◆ **Task prompt**:
Repeat exactly the lines from the one containing "bar((gland_x, rear - 2 *" through the one containing "obj.matrix_world = world", both lines included, please, without any other lines.
:: Recorded data ::
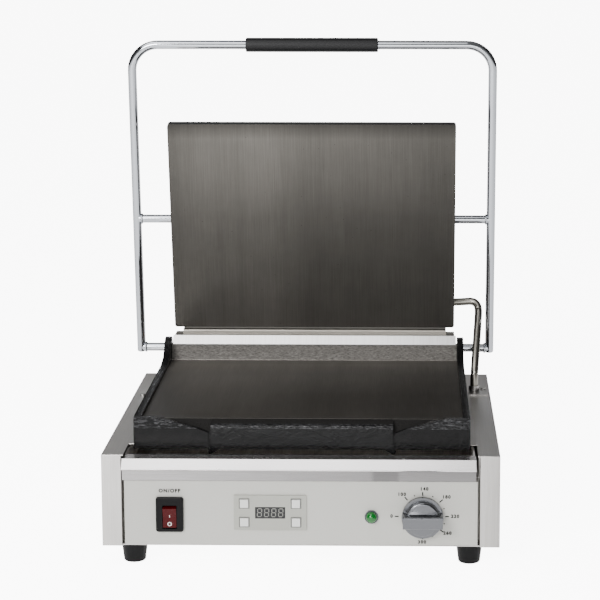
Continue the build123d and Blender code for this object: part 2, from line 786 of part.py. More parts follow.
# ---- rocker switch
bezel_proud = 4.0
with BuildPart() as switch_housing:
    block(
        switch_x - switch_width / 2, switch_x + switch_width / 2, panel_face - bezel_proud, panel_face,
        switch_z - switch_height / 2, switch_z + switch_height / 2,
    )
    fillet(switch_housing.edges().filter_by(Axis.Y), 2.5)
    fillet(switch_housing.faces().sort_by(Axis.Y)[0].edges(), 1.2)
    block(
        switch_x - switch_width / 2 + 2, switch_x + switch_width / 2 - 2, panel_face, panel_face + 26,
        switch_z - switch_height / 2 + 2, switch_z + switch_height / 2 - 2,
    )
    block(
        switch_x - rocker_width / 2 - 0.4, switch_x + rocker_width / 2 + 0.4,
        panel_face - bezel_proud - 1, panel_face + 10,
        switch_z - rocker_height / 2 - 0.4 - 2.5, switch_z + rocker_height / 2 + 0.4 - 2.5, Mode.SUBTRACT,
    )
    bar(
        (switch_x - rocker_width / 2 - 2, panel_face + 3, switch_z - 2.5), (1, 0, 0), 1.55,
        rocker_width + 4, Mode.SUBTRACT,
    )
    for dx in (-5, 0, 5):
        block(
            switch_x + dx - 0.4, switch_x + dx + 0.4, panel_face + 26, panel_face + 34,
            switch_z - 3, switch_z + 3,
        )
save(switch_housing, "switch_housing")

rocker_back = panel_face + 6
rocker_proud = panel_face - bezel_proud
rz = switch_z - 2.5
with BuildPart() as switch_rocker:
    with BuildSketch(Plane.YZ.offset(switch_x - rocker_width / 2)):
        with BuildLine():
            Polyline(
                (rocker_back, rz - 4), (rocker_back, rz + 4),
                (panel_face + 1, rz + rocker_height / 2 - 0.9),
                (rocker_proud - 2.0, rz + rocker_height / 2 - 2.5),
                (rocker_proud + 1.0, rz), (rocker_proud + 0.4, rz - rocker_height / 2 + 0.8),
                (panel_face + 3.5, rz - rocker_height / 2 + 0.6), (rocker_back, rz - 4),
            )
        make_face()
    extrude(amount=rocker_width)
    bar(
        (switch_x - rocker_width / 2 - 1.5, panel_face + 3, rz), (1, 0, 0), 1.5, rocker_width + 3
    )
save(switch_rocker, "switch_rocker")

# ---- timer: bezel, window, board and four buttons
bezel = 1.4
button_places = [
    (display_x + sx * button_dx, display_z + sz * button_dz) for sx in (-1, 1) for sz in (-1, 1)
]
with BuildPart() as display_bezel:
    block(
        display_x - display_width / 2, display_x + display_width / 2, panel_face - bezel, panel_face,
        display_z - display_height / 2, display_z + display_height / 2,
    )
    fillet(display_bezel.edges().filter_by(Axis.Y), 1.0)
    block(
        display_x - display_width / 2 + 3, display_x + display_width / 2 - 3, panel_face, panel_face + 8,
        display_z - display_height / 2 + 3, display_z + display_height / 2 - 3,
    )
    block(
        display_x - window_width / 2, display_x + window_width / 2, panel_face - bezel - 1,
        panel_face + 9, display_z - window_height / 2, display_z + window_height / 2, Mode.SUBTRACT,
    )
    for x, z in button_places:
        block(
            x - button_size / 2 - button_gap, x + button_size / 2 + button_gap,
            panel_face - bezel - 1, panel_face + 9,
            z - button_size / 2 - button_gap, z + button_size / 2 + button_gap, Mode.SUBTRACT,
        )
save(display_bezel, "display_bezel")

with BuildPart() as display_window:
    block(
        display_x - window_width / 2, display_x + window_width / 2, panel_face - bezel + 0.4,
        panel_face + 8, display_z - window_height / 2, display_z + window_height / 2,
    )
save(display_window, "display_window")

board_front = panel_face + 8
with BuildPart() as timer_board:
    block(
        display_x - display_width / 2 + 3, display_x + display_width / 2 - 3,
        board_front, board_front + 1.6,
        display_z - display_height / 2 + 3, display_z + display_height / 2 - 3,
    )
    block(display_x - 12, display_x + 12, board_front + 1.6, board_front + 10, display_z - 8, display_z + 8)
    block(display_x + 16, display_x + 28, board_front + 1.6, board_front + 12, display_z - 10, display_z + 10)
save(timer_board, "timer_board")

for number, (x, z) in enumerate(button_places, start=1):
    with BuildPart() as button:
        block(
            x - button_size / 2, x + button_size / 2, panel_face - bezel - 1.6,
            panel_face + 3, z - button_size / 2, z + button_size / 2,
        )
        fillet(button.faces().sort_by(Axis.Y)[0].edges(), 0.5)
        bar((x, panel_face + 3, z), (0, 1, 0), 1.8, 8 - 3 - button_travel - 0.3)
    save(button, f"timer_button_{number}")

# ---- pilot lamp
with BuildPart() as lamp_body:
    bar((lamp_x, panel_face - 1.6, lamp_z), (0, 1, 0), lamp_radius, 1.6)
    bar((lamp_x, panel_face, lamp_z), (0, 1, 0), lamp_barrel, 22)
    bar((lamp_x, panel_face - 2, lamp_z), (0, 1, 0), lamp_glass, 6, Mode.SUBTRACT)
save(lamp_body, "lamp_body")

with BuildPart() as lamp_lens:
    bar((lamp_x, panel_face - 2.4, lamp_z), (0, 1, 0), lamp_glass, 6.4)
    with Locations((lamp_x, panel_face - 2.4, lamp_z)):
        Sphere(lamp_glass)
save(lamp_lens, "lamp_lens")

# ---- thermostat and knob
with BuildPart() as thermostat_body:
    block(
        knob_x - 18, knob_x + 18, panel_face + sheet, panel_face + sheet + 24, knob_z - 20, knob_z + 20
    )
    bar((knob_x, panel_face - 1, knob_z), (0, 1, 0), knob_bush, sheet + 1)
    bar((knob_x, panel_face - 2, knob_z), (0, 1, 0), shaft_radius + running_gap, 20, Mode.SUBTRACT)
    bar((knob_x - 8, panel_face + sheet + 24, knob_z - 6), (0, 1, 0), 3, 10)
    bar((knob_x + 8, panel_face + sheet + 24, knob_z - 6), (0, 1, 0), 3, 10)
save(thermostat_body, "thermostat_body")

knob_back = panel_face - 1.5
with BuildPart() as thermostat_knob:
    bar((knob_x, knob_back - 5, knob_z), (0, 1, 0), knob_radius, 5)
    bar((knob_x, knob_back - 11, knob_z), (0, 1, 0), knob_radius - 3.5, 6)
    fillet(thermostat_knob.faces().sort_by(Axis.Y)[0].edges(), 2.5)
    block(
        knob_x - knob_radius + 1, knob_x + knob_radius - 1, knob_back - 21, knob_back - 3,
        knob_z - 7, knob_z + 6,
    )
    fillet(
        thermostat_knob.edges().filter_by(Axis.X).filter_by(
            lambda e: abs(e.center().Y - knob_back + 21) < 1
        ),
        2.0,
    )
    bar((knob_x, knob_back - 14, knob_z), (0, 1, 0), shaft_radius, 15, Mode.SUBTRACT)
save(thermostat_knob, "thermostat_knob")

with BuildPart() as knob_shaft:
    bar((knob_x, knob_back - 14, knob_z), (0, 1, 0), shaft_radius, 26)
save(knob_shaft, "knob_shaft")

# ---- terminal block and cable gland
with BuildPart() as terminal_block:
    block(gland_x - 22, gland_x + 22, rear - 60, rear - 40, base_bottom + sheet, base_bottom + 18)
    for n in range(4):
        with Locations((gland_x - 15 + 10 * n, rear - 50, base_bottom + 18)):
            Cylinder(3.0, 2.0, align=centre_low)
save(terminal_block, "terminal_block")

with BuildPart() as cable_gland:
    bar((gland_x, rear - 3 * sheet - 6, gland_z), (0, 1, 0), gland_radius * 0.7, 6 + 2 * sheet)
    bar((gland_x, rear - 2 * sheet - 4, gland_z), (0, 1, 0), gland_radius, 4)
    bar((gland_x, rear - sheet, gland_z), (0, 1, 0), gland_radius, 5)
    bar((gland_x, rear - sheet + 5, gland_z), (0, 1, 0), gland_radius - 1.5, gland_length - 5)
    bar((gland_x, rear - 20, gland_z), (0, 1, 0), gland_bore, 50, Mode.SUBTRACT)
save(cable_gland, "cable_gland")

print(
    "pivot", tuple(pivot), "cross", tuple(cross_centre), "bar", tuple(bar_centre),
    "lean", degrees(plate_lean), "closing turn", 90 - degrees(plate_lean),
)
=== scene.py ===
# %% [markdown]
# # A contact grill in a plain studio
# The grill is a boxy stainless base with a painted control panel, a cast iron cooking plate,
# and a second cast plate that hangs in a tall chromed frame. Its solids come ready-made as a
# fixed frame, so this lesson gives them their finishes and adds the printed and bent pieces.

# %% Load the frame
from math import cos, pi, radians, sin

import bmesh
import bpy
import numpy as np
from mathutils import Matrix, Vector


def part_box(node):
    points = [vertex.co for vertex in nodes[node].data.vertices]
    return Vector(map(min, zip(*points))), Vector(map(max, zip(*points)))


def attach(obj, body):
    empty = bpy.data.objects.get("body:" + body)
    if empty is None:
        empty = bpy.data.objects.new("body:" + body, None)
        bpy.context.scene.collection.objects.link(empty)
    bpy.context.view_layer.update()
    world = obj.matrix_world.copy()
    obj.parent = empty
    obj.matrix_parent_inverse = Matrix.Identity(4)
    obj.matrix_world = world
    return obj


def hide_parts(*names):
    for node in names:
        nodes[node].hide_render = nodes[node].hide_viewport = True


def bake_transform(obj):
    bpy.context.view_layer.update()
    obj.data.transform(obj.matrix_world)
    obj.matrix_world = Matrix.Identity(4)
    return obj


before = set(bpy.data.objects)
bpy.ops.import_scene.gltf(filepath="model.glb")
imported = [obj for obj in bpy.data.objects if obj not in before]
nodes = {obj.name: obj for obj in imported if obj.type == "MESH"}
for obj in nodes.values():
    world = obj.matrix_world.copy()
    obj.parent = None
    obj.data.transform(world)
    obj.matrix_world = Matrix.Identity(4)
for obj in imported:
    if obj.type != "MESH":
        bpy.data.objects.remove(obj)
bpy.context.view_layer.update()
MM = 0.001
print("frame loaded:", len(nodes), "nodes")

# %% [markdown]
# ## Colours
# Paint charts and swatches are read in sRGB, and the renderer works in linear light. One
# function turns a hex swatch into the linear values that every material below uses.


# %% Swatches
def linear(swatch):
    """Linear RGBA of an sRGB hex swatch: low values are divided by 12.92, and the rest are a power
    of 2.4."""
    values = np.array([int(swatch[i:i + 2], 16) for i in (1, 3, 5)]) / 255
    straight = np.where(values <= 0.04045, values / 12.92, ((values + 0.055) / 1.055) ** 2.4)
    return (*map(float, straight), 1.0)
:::
◆ **Correct response**:
    bar((gland_x, rear - 2 * sheet - 4, gland_z), (0, 1, 0), gland_radius, 4)
    bar((gland_x, rear - sheet, gland_z), (0, 1, 0), gland_radius, 5)
    bar((gland_x, rear - sheet + 5, gland_z), (0, 1, 0), gland_radius - 1.5, gland_length - 5)
    bar((gland_x, rear - 20, gland_z), (0, 1, 0), gland_bore, 50, Mode.SUBTRACT)
save(cable_gland, "cable_gland")

print(
    "pivot", tuple(pivot), "cross", tuple(cross_centre), "bar", tuple(bar_centre),
    "lean", degrees(plate_lean), "closing turn", 90 - degrees(plate_lean),
)
=== scene.py ===
# %% [markdown]
# # A contact grill in a plain studio
# The grill is a boxy stainless base with a painted control panel, a cast iron cooking plate,
# and a second cast plate that hangs in a tall chromed frame. Its solids come ready-made as a
# fixed frame, so this lesson gives them their finishes and adds the printed and bent pieces.

# %% Load the frame
from math import cos, pi, radians, sin

import bmesh
import bpy
import numpy as np
from mathutils import Matrix, Vector


def part_box(node):
    points = [vertex.co for vertex in nodes[node].data.vertices]
    return Vector(map(min, zip(*points))), Vector(map(max, zip(*points)))


def attach(obj, body):
    empty = bpy.data.objects.get("body:" + body)
    if empty is None:
        empty = bpy.data.objects.new("body:" + body, None)
        bpy.context.scene.collection.objects.link(empty)
    bpy.context.view_layer.update()
    world = obj.matrix_world.copy()
    obj.parent = empty
    obj.matrix_parent_inverse = Matrix.Identity(4)
    obj.matrix_world = world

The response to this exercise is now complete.